We all know she can dance and sing amazingly - she sings with Painted Skies - but she’s a fantastic actress, especially considering this is her first main role.
“Valerie Nolan’s voice is amazing; Anthony Heavey is really coming into his own in his first lead role; Michelle Kelly Conlon is playing a blinder as both Chairperson and the wild Sister Mary Lazarus - a busy undertaking.
“We’ve been so lucky with the calibre of singers we have in the chorus, especially the core nuns who are bringing so much to their roles.
"Sean Power (Director) and Alan Recks (Musical Director) are also really lovely to work with."
And the people of Longford have always been so supportive of St Mel’s Musical Society, she added. The committee works really hard every year and it takes a lot to put on a show this size.
“The people on stage get all the credit, but it’s actually the people in the background who really bring it all together. Without them, there would be no show.
“We come on and steal all the glory, but really it’s them doing all the hard work in the background.”
St Mel's Musical Society will stage nine shows between April 20 and 28 and if you don't have your tickets already, you're out of luck because 'Sister Act' has been completely sold out since last week.

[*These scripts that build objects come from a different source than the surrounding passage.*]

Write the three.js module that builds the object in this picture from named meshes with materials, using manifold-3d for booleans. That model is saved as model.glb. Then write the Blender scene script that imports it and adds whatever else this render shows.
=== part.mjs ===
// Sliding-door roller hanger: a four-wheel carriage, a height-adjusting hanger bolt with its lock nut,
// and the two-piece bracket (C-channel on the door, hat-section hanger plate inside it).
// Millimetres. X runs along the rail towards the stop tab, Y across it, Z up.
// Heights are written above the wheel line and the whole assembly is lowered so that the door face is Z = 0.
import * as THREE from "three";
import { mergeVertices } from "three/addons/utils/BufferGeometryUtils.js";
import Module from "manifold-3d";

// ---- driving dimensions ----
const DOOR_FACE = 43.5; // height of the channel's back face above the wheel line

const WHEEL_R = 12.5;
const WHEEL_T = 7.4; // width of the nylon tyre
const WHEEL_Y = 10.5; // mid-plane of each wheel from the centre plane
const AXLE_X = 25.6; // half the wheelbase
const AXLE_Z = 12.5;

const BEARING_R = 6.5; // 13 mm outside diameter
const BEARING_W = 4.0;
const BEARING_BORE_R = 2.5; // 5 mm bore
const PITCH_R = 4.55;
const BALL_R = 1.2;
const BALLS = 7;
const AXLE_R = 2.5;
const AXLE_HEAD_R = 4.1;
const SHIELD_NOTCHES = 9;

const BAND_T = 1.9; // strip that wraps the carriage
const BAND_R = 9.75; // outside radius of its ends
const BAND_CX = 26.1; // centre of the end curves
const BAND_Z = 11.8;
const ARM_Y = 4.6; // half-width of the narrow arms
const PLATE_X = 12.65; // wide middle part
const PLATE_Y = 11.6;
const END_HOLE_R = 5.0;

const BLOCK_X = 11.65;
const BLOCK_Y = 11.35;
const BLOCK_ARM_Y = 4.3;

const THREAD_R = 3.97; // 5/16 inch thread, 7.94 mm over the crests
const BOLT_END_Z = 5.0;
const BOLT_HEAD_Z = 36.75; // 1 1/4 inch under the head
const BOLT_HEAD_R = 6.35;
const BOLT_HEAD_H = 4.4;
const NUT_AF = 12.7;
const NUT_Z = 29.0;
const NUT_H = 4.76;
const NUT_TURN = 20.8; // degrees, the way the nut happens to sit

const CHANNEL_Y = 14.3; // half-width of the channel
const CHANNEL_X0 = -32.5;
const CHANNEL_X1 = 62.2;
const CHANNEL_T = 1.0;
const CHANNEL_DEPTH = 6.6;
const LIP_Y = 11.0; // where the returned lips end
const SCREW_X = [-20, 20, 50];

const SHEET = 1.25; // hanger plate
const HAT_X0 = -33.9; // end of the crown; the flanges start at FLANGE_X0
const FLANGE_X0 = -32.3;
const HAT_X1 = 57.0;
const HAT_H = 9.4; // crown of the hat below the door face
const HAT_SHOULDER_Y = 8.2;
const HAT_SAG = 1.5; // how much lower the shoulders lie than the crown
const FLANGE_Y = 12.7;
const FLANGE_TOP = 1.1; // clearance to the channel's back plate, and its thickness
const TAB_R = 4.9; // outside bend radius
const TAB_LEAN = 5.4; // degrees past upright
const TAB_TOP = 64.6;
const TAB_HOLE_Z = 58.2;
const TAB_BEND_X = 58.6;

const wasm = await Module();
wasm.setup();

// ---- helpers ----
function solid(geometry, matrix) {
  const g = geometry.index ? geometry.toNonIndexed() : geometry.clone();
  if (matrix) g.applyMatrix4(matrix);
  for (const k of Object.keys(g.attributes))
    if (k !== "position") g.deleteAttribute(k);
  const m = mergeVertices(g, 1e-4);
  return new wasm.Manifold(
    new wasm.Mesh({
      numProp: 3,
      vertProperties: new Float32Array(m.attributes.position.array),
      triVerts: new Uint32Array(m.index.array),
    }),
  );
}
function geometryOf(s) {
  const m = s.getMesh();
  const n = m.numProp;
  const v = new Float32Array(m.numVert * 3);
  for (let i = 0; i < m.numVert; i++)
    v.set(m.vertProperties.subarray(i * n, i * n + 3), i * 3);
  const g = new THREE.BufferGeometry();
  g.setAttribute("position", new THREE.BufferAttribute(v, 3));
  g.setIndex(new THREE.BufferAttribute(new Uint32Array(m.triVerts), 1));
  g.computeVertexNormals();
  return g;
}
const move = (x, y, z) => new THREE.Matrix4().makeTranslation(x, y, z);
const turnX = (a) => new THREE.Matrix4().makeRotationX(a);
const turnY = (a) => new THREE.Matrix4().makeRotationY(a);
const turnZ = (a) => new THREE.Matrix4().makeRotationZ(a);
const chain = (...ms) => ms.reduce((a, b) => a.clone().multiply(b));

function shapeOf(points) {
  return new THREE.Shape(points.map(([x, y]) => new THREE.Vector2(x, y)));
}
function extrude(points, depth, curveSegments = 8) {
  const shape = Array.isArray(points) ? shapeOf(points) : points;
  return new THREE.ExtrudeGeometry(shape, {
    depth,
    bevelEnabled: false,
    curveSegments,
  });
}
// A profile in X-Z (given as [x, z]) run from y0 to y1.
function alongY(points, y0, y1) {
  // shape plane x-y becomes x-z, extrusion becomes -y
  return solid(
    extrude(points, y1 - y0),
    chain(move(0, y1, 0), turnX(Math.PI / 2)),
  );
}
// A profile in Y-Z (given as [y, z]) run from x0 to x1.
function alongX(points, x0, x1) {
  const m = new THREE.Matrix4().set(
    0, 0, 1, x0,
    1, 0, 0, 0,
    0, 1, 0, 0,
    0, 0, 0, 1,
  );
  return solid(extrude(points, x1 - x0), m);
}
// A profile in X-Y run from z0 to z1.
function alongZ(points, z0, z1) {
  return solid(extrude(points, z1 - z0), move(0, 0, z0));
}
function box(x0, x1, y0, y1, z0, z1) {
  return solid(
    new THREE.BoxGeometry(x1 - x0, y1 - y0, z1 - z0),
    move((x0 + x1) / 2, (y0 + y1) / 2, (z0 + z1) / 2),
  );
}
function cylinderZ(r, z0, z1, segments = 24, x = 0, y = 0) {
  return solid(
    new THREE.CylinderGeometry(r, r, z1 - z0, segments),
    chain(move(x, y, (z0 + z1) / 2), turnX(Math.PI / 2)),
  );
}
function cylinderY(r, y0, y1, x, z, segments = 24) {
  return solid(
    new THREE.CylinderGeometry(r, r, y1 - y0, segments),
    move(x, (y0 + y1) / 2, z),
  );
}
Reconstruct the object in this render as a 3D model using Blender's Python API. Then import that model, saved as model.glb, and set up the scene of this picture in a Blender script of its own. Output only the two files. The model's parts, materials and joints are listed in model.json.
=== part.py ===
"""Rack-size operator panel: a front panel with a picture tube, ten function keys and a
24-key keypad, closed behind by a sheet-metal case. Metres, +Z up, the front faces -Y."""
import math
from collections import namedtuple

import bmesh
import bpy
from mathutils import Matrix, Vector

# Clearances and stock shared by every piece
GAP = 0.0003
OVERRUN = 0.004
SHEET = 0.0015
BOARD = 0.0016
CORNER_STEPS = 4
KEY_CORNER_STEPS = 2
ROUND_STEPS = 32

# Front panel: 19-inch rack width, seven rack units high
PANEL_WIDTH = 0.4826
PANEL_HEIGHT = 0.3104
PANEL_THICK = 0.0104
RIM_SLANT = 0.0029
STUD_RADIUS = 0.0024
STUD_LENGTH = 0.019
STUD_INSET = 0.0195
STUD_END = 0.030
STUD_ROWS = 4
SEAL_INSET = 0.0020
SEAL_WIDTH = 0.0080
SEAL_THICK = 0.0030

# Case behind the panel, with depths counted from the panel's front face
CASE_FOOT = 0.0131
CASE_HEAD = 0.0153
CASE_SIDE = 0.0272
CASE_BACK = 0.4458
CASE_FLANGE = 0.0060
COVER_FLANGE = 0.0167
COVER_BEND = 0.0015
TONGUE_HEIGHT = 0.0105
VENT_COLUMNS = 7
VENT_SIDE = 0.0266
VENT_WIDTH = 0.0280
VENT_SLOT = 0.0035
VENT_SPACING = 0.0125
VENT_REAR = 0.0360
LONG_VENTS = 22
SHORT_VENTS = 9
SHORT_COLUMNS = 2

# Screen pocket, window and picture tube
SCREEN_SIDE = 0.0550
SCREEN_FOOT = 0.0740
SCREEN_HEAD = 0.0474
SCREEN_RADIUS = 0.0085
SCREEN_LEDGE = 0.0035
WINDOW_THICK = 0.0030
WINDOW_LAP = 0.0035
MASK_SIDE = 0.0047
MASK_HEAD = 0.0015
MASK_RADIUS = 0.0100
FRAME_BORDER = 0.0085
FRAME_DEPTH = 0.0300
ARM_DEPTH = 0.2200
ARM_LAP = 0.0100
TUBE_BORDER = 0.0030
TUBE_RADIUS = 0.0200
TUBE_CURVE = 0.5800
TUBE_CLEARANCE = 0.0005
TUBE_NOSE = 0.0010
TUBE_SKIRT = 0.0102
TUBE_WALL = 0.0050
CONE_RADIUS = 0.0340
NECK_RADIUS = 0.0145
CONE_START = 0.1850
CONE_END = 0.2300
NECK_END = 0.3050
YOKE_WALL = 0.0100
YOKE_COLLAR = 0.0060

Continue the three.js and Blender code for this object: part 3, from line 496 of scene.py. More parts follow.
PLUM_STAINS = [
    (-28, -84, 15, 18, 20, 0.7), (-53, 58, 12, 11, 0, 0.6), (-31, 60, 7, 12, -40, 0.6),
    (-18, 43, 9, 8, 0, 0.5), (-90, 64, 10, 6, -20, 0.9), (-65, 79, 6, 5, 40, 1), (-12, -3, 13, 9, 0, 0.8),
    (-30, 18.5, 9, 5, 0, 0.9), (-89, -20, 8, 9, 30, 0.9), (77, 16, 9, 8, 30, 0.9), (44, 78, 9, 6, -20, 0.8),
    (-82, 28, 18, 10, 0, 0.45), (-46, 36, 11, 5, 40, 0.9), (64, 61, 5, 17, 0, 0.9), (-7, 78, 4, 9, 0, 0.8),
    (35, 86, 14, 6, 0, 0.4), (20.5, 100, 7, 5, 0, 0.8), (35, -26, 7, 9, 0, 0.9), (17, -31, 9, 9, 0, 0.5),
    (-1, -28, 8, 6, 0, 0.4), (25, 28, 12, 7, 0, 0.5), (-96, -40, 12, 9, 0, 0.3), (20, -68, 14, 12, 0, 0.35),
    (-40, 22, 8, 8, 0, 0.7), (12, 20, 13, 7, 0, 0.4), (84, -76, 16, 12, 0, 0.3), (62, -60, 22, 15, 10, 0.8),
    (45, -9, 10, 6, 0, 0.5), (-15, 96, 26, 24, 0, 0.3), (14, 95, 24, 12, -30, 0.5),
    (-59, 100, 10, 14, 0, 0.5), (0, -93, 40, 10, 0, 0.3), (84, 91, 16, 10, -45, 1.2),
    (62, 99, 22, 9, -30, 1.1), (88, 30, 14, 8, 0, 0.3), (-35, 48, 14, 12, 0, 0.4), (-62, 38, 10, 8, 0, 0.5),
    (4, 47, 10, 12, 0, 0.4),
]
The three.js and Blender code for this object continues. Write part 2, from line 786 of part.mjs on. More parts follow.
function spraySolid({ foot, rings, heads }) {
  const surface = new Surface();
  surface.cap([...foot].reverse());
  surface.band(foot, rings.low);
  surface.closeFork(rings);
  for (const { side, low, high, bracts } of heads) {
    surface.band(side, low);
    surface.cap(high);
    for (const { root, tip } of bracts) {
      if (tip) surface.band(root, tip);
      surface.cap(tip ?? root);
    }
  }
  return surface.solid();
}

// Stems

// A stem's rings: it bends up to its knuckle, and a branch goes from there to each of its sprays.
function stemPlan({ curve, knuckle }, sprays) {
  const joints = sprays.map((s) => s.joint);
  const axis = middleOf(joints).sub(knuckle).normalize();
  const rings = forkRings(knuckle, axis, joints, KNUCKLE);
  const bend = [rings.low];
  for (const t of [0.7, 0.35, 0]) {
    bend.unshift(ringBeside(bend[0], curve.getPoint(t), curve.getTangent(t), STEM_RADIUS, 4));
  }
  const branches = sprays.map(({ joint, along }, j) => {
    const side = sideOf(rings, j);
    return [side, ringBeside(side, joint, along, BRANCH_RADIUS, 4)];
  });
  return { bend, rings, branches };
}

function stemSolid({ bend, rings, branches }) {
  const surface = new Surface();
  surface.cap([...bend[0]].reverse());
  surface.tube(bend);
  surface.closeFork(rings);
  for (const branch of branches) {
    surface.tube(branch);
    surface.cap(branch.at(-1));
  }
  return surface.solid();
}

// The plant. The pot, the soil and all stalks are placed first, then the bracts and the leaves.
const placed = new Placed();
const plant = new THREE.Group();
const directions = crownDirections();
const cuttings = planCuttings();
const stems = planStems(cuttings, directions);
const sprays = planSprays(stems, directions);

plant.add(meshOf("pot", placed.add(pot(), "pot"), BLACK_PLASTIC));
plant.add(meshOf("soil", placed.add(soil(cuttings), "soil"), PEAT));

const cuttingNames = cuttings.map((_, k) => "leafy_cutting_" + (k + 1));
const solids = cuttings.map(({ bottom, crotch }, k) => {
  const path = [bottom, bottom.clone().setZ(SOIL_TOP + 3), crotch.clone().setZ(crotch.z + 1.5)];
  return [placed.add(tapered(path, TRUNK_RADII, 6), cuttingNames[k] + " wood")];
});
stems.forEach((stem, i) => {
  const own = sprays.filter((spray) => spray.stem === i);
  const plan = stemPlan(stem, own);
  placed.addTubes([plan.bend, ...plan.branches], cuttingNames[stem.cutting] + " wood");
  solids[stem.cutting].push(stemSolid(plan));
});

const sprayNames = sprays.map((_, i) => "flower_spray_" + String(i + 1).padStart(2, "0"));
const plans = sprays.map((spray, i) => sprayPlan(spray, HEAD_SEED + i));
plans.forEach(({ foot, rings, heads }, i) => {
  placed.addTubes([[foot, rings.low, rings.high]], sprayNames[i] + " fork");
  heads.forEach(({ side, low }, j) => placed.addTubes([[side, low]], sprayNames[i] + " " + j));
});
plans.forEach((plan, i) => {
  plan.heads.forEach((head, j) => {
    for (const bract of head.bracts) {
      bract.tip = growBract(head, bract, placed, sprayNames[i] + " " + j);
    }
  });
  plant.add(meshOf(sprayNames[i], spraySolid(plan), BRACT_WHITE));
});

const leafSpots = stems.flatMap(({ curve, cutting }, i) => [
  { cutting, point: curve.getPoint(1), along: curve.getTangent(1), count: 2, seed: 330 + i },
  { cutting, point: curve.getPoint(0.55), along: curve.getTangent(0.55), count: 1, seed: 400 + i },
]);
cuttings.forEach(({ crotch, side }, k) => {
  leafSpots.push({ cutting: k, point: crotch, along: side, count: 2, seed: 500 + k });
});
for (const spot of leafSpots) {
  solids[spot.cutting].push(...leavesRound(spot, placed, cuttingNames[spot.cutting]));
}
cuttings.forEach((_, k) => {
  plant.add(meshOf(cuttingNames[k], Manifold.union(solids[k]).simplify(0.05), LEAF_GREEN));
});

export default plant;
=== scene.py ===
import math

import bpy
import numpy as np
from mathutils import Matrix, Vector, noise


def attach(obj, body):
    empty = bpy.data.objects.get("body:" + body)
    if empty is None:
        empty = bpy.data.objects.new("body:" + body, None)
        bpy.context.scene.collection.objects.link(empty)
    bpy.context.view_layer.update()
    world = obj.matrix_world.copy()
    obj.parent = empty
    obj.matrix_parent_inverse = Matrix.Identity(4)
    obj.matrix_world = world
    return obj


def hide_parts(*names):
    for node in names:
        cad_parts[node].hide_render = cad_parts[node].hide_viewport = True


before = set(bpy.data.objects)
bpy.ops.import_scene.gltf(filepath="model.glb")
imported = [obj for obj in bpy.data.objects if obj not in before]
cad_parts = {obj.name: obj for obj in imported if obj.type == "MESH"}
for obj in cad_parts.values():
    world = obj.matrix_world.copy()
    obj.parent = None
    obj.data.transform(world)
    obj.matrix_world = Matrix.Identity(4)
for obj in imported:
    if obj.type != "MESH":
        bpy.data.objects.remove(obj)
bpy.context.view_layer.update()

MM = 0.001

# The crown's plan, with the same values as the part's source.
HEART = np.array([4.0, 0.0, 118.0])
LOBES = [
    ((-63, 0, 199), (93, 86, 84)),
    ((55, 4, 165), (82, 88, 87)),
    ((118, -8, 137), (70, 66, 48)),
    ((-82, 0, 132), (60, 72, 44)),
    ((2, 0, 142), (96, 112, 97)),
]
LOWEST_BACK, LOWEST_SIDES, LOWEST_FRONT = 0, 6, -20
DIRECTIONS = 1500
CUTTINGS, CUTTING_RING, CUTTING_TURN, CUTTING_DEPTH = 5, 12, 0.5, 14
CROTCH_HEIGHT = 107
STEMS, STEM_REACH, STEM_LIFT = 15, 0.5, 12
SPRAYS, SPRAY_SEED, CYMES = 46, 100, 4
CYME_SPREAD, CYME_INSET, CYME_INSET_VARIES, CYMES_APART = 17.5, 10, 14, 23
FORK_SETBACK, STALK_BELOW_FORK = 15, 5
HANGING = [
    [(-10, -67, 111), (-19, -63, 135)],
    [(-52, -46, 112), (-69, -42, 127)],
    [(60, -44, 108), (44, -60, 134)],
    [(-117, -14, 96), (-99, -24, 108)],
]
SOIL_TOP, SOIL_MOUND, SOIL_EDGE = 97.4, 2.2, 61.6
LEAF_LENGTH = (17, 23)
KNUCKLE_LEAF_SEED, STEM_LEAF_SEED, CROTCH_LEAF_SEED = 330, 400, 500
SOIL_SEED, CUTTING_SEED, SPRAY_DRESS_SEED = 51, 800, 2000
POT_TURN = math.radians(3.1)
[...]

In fact, no St Mel's Musical Society production has ever sold out so fast, which is testament to the incredible work done by the group every single year.
“It’s a cracker of a show. There’s a lot of work gone into it. All the fun that we’ve had making it, I think, is just going to beam off the stage and hopefully there’ll be a lot of happy people leaving and coming back for more next year,” Janice concluded.